Cathovoice a reçu en juin Olivier Bonnassies, auteur avec Michel-Yves Bolloré du livre Dieu – La science – Les preuves. Le succès de ce livre paru en octobre 2021 et vendu à plus de 200 000 exemplaires semble avoir remis le sujet sur la table : on ne compte plus le nombre d’articles et de conférences qui ont eu lieu depuis sur ce thème, signe d’ailleurs que cet ouvrage ne fait pas toujours consensus, notamment chez les catholiques eux-mêmes. Plusieurs livres ont ainsi été publiés dans la foulée reprochant entre autres à ce livre la confusion des genres (La science, l’épreuve de Dieu de François Euvé avec la participation d’Etienne Klein, ou encore Dieu n’a pas besoin de preuves de Jacques Arnould).
Il semblerait tout d’abord qu’un certain nombre de catholiques, et même la société tout entière, aient été comme « traumatisés » par le XIXe siècle et ses découvertes scientifiques qui semblaient relayer la foi au domaine de l’obscurantisme, comme si foi et science se situaient sur un même axe et que l’avancée de l’une faisait reculer l’autre. Il en a découlé une première idée, encore bien courante dans les mentalités contemporaines, qu’être religieux est faire preuve de bien peu de raison, ce à quoi l’Eglise et les Papes n’ont cessé de répondre (Encyclique Fides et Ratio de Jean-Paul II notamment). Il en a découlé une deuxième idée, fort courante chez les chrétiens eux-mêmes, que foi et science étaient deux domaines qui évoluaient parallèlement sans avoir jamais rien à se dire, histoire de ne pas se faire avoir deux fois par ce même piège des siècles passés !
La réalité est sans doute encore différente, et le livre Dieu – la science – les preuves est à cet égard très intéressant. Le « malaise » éventuel autour de ce livre vient peut-être du mot « preuves », qui semble nous priver de notre liberté. C’est là qu’il convient déjà de faire peut-être une différence entre preuves absolues et preuves relatives. Il convient ensuite de voir ce que le catéchisme de l’Eglise catholique nous enseigne lui-même à ce sujet. Deux paragraphes sont à retenir :
– Dans le paragraphe « Les voies d’accès à la connaissance de Dieu », il est dit : « Créé à l’image de Dieu, appelé à connaître et à aimer Dieu, l’homme qui cherche Dieu découvre certaines « voies » pour accéder à la connaissance de Dieu. On les appelle aussi « preuves de l’existence de Dieu », non pas dans le sens des preuves que cherchent les sciences naturelles, mais dans le sens « arguments convergents et convaincants » qui permettent d’atteindre à de vraies certitudes. »

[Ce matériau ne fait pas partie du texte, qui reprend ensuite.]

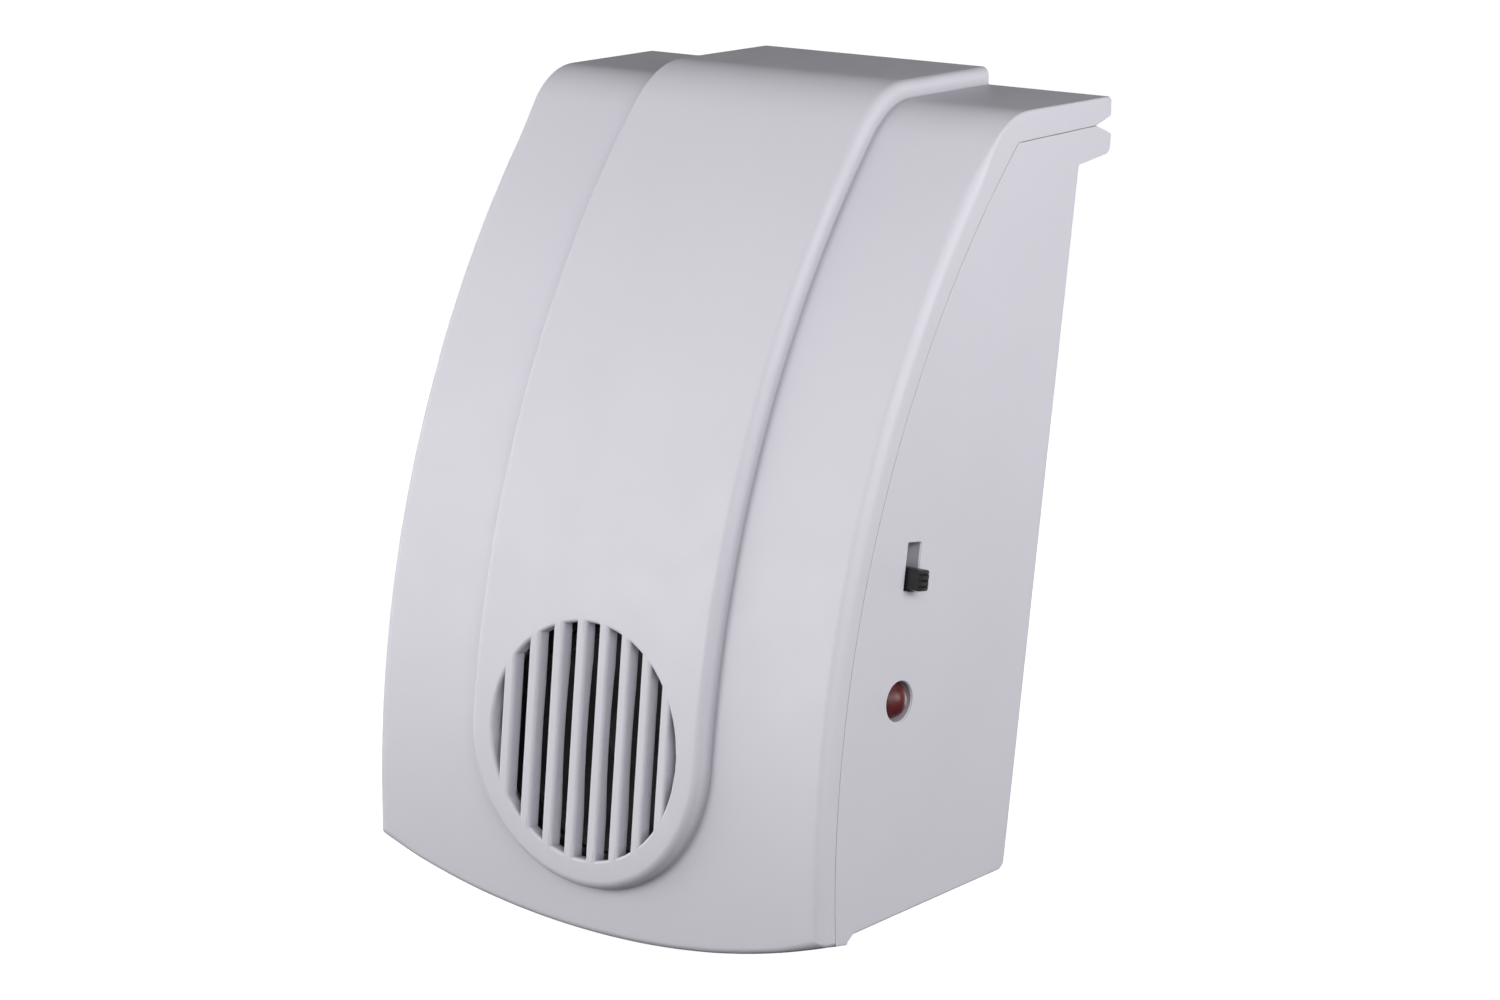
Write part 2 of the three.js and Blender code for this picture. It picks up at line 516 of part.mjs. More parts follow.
function makeCapacitors() {
  const film = box(FILM_CAPACITOR.x, aboveStand([0, FILM_CAPACITOR.height]), FILM_CAPACITOR.z);
  addStandingPart('film_capacitor', film, FILM_CAPACITOR.leads, MATERIALS.capFilm);
  const profile = FILTER_PROFILE.map(([r, height]) => [r, STAND + height]);
  const can = turned(profile, FILTER_CAPACITOR.x, FILTER_CAPACITOR.z, 24);
  addStandingPart('filter_capacitor', can, FILTER_CAPACITOR.leads, MATERIALS.capSleeve);
  const disc = DISC_CAPACITOR;
  disc.xs.forEach((x, i) => {
    const y = STAND + disc.height;
    const body = rod([x - disc.thickness / 2, y, disc.z], [x + disc.thickness / 2, y, disc.z], disc.r, 20);
    const foot = box(centred(x, disc.footX), aboveStand([0.2, 2.4]), centred(disc.z, disc.footZ));
    const leads = bothSides((side) => [x, disc.z + side * disc.leadZ]);
    addStandingPart(`timing_capacitor_${i + 1}`, body.add(foot), leads, MATERIALS.ceramicCap);
  });
}

function makeDiodes() {
  DIODE.places.forEach(([x, z], i) => addAxialPart(`rectifier_diode_${i + 1}`, x, z, DIODE, MATERIALS.black));
  addAxialPart('zener_diode', ZENER.x, ZENER.z, ZENER, MATERIALS.glass);
}

function makeChip() {
  const { x, z, stand, height } = CHIP;
  const block = box(centred(x, CHIP.length), aboveStand([stand, stand + height]), centred(z, CHIP.width));
  const endX = x - CHIP.length / 2;
  const notchY = STAND + height + stand - CHIP.notchDepth;
  const notch = rod([endX, notchY, z], [endX, notchY + 2, z], CHIP.notchR, 12);
  const legs = Array.from({ length: CHIP.legsPerSide }, (_, i) => bothSides((side) => {
    const legX = x + (i - (CHIP.legsPerSide - 1) / 2) * CHIP.pitch;
    const reach = [z + side * CHIP.legRoot, z + side * (CHIP.row / 2 + GAP)].sort((a, b) => a - b);
    const shoulder = box(centred(legX, CHIP.legWidth),
      centred(STAND + CHIP.legHeight, CHIP.legThickness), reach);
    return shoulder.add(lead(legX, z + side * CHIP.row / 2, STAND + CHIP.legHeight));
  })).flat();
  addPiece('oscillator_chip', join([cut(block, [notch]), ...legs]), MATERIALS.black);
}

function makeTransistor() {
  const { x, z, r } = TRANSISTOR;
  const [round] = bars([[x, z]], ...aboveStand(TRANSISTOR.y), r, 24);
  const body = round.intersect(box([x - 3, x + 3], [-25, 0], [z - TRANSISTOR.flat, z + 3]));
  const neck = box(centred(x, TRANSISTOR.neck), aboveStand(TRANSISTOR.neckY), centred(z, TRANSISTOR.neck));
  addStandingPart('driver_transistor', body.add(neck), [[x, z]], MATERIALS.black);
}

function makeResistors() {
  RESISTOR.places.forEach(([x, z], i) => addAxialPart(`resistor_${i + 1}`, x, z, RESISTOR, MATERIALS.carbon));
  addAxialPart('fuse', FUSE.x, FUSE.z, FUSE, MATERIALS.glass);
}

function makeCoil() {
  const { x, z, height, width, depth, leg, yoke } = COIL;
  const floor = STAND + COIL.stand;
  const full = [floor, floor + height];
  const legs = bothSides((side) => box(centred(x + side * (width - leg) / 2, leg), full, centred(z, depth)));
  const yokes = [floor, floor + height - yoke].map((y) =>
    box(centred(x, width), [y, y + yoke], centred(z, depth)));
  const post = box(centred(x, COIL.post), full, centred(z, depth));
  const [footX, footZ] = COIL.foot;
  const feet = bothSides((a) => bothSides((b) => [x + a * footX, z + b * footZ])).flat();
  addStandingPart('coil_core', join([...legs, ...yokes, post]), feet, MATERIALS.ferrite);
  const turns = COIL.windingY.map((y) => floor + y);
  const outer = box(centred(x, COIL.windingX[1]), turns, centred(z, COIL.windingZ[1]));
  const inner = box(centred(x, COIL.windingX[0]), full, centred(z, COIL.windingZ[0]));
  addPiece('coil_winding', outer.subtract(inner), MATERIALS.copper);
}

function makeBoard() {
  const plate = box(BOARD.x, [BOARD.front, BOARD_REAR], BOARD.z);
  const leadHoles = bars(boardHoles, BOARD.front - 1, BOARD_REAR + 1, LEAD_HOLE_R, 6);
  const screwHoles = bars(BOARD_SCREWS, BOARD.front - 1, BOARD_REAR + 1, BOARD.screwHoleR, 12);
  addPiece('circuit_board', cut(plate, [...leadHoles, ...screwHoles]), MATERIALS.board);
}

// ---- slide switch ----

function makeSwitch() {
  const { y, z } = SWITCH;
  const shell = box(SWITCH.shellX, centred(y, SWITCH.shellY), centred(z, SWITCH.shellZ));
  const chamber = box(SWITCH.chamberX, centred(y, SWITCH.chamberY), centred(z, SWITCH.chamberZ));
  addPiece('switch_body', shell.subtract(chamber), MATERIALS.black);
  const plate = box(SWITCH.plateX, centred(y, SWITCH.shellY), centred(z, SWITCH.shellZ));
  const window = box([34, 36], centred(y, SWITCH.windowY), centred(z, SWITCH.windowZ));
  addPiece('switch_frame', plate.subtract(window), MATERIALS.steel);
  const knobZ = z - SWITCH.travel / 2;
  const stem = box(KNOB.x, centred(y, KNOB.width), centred(knobZ, KNOB.height));
  const foot = box([KNOB.x[0], KNOB.footX], centred(y, KNOB.footY), centred(knobZ, KNOB.footZ));
  addPiece('switch_knob', stem.add(foot), MATERIALS.black);
  const contact = box(CONTACT.x, centred(y, CONTACT.y), centred(knobZ, CONTACT.z));
  addPiece('switch_contact', contact, MATERIALS.copper);
  [-1, 0, 1].forEach((place, i) => {
    const pinZ = z + place * SWITCH.pinPitch;
    boardHoles.push([SWITCH.pinX, pinZ]);
    const [pin] = bars([[SWITCH.pinX, pinZ]], y + SWITCH.pinFrontY, PIN_END, LEAD_R, 6);
    addPiece(`switch_pin_${i + 1}`, pin, MATERIALS.brass);
  });
}

// ---- indicator light ----

function makeLed() {
  const { y, z, r, tipX } = LED;
  const dome = new THREE.SphereGeometry(r, 16, 8);
  dome.translate(tipX - r, y, z);
  const barrel = rod([LED.barrelX, y, z], [tipX - r, y, z], r, 16);
  const collar = rod([LED.collarX[0], y, z], [LED.collarX[1], y, z], r + LED.collar, 16);
  addPiece('led_lens', join([collar, barrel, solid(dome)]), MATERIALS.redLens);
  bothSides((side) => side).forEach((side, i) => {
    const leadZ = z + side * LED.leadPitch;
    const bendX = LED.bendX + side;
    const level = rod([bendX, y, leadZ], [LED.leadX, y, leadZ], LEAD_R, 6);
    const corner = solid(new THREE.SphereGeometry(LEAD_R, 6, 4).translate(bendX, y, leadZ));
    boardHoles.push([bendX, leadZ]);
    const [down] = bars([[bendX, leadZ]], y, PIN_END, LEAD_R, 6);
    addPiece(`led_lead_${i + 1}`, join([level, corner, down]), MATERIALS.steel);
  });
}

// ---- mains plug ----

// half of the blade's outline in y and z, mirrored to make the whole
function bladeShape() {
  const half = BLADE.width / 2;
  const upper = [
    [BLADE.length, half - BLADE.nose],
    [BLADE.length - BLADE.nose, half],
    [BLADE_SHOULDER.rear, half],
    [BLADE_SHOULDER.rear, BLADE_SHOULDER.halfZ],
    [BLADE_SHOULDER.front, BLADE_SHOULDER.halfZ],
    [BLADE_SHOULDER.front, BLADE_TAIL.halfZ],
    [BLADE_TAIL.end, BLADE_TAIL.halfZ],
  ];
  const lower = upper.map(([y, z]) => [y, -z]).reverse();
  const shape = new THREE.Shape([...lower, ...upper].map(([y, z]) => new THREE.Vector2(y, z)));
  const hole = new THREE.Path();
  hole.absarc(BLADE.holeY, 0, BLADE.holeR, 0, 2 * Math.PI, true);
  shape.holes.push(hole);
  return shape;
}

function makePlug() {
  const sweep = { depth: BLADE.thickness, bevelEnabled: false, curveSegments: 8 };
  const blade = new THREE.ExtrudeGeometry(bladeShape(), sweep);
  blade.applyMatrix4(new THREE.Matrix4().makeBasis(
    new THREE.Vector3(0, 1, 0), new THREE.Vector3(0, 0, 1), new THREE.Vector3(1, 0, 0)));
  const tailSlots = bothSides((side) =>
    box(centred(side * BLADE.x, BLADE.thickness + 2 * GAP), [-10, 0], centred(0, 2 * (BLADE_TAIL.halfZ + GAP))));
  const screwHoles = bars(CLAMP_PLACES, -10, 0, CLAMP.screwHoleR, 12);
  const bar = box([-CLAMP.halfX, CLAMP.halfX], [CLAMP.front, CLAMP.rear], [-CLAMP.halfZ, CLAMP.halfZ]);
  addPiece('blade_clamp', cut(bar, [...tailSlots, ...screwHoles]), MATERIALS.black);
  [['left', -1], ['right', 1]].forEach(([label, side]) => {
    const placed = blade.clone().translate(side * BLADE.x - BLADE.thickness / 2, 0, 0);
    addPiece(`plug_blade_${label}`, solid(placed), MATERIALS.brass);
    addScrew(`clamp_screw_${label}`, side * CLAMP_POST.x, 0, CLAMP.front - GAP, 1, CLAMP_SCREW);
  });
}

// ---- internal wires ----

// the wires' paths for the right side; the left ones are their mirror images
const MAINS_PATH = [
  [BLADE.x, BLADE_TAIL.end - GAP, 0],
  [6.4, -12.3, 0.4],
  [7.2, -15.2, 2.2],
  [9, -17, 6],
  [10, -18.6, 10.2],
  [10, BOARD_REAR + 2 * GAP, 11],
];
const SIGNAL_PATH = [
  [LUG.x, -24.6, GRILLE.z + 1.2],
  [LUG.x, -24.7, GRILLE.z + 3.6],
  [5.2, -25.2, GRILLE.z + 7],
  [5.6, -25.6, GRILLE.z + 11],
  [6, -25.3, GRILLE.z + 14.6],
  [6, BOARD.front - 2 * GAP, GRILLE.z + 15.4],
];

function makeWires() {
  [['left', -1, MATERIALS.wireBlack], ['right', 1, MATERIALS.wireRed]].forEach(([label, side, material]) => {
    const mirrored = (path) => path.map(([x, y, z]) => [side * x, y, z]);
    addPiece(`mains_wire_${label}`, wire(mirrored(MAINS_PATH), MAINS_WIRE_R), material);
    addPiece(`transducer_wire_${label}`, wire(mirrored(SIGNAL_PATH), SIGNAL_WIRE_R), material);
  });
}

makeFrontCover();
makeRearHousing();
makeScrews();
makeTransducer();
makeCapacitors();
makeDiodes();
makeChip();
makeTransistor();
makeResistors();
makeCoil();
makeSwitch();
makeLed();
makeBoard();
makePlug();
makeWires();

export default group;
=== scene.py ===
import json
import math

import bmesh
import bpy
import numpy as np
from mathutils import Matrix, Vector


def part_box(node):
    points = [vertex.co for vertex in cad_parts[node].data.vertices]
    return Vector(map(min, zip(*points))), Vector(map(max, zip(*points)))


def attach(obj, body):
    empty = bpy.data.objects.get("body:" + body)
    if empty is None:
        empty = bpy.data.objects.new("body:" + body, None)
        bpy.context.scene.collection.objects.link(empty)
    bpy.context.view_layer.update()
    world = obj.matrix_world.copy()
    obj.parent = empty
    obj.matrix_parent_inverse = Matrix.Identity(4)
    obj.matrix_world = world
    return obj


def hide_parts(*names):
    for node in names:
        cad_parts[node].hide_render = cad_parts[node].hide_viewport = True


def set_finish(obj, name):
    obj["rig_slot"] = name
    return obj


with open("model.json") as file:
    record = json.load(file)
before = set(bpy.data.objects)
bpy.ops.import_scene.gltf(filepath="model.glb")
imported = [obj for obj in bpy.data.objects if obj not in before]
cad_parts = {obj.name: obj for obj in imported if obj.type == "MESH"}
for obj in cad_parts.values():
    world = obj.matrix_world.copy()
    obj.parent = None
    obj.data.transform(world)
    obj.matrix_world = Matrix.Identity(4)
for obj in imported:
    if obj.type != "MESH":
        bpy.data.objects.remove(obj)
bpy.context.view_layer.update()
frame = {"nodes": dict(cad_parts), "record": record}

# Plug-in ultrasonic pest repeller. Shapes are worked out in millimetres and made in metres.
# The origin is on the back wall between the plug blades, +Y goes into the wall, +Z is up.
MM = 0.001

# ---- camera

AIM = Vector((3.07, -15.72, -8.49)) * MM
CAMERA_AZIMUTH = 37.37
CAMERA_ELEVATION = 6.0
CAMERA_ROLL = math.radians(-5.77)
CAMERA_DISTANCE = 530.9 * MM


def direction(azimuth, elevation):
    """Away from the object; both angles are in degrees, and azimuth 0 is the front."""
    a, e = math.radians(azimuth), math.radians(elevation)
    return Vector((math.sin(a) * math.cos(e), -math.cos(a) * math.cos(e), math.sin(e)))


toward_camera = direction(CAMERA_AZIMUTH, CAMERA_ELEVATION)
camera_data = bpy.data.cameras.new("camera")
camera_data.lens = 98.4
camera_data.sensor_width = 36.0
camera_data.clip_start = 0.01
camera_data.clip_end = 50.0
camera = bpy.data.objects.new("camera", camera_data)
bpy.context.scene.collection.objects.link(camera)
upright = (-toward_camera).to_track_quat("-Z", "Y").to_matrix().to_4x4()
camera_place = Matrix.Translation(AIM + toward_camera * CAMERA_DISTANCE)
camera.matrix_world = camera_place @ upright @ Matrix.Rotation(-CAMERA_ROLL, 4, "Z")
bpy.context.scene.camera = camera

# ---- the casing's lines, in mm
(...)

– Dans le paragraphe « La connaissance de Dieu selon l’Eglise », il est dit : « La Sainte Église, notre mère, tient et enseigne que Dieu, principe et fin de toutes choses, peut être connu avec certitude par la lumière naturelle de la raison humaine à partir des choses créées. »
Il serait ainsi plus judicieux de modéliser la foi et la science/raison comme deux courbes de la forme y=1/x et y=-1/x, distinctes donc mais convergentes vers un même point x=0 à l’infini sur l’axe des ordonnées (qui représenterait le temps)… Et ainsi plus les sciences avancent, plus elles nous donnent de « preuves » de l’existence de Dieu, sans jamais pour autant arriver à mettre un point final à ce questionnement. « Un peu de science éloigne de Dieu, beaucoup en rapproche. » C’est ce que veut montrer ce livre, dans lequel, à défaut d’être nécessairement convaincu par toute la démarche et tous les arguments, on apprend énormément de choses sur les dernières découvertes scientifiques.
Et le point final n’est en effet pas donné, car une fois qu’on a constaté un certain nombre de preuves en faveur d’un « Créateur » à l’origine du monde, on n’a finalement pas dit grand-chose… Qui est ce Dieu ? Quel rapport avec les différentes religions ou spiritualités existantes dans le monde ? S’intéresse-t-il à l’être humain ? S’intéresse-t-il à moi en particulier ? Qu’est-ce que son existence change pour mon quotidien ? Autant de questions auxquelles un ou même deux livres ne sauraient simplement répondre, or ce sont finalement peut-être celles qui travaillent le plus nos contemporains. La personne humaine reste ainsi entièrement libre tel que Dieu l’a voulu. En espérant que ce livre puisse faire tomber quelques barrières dans les esprits pour les ouvrir à une authentique rencontre avec le Christ, qui est finalement le point de départ de toute vie chrétienne.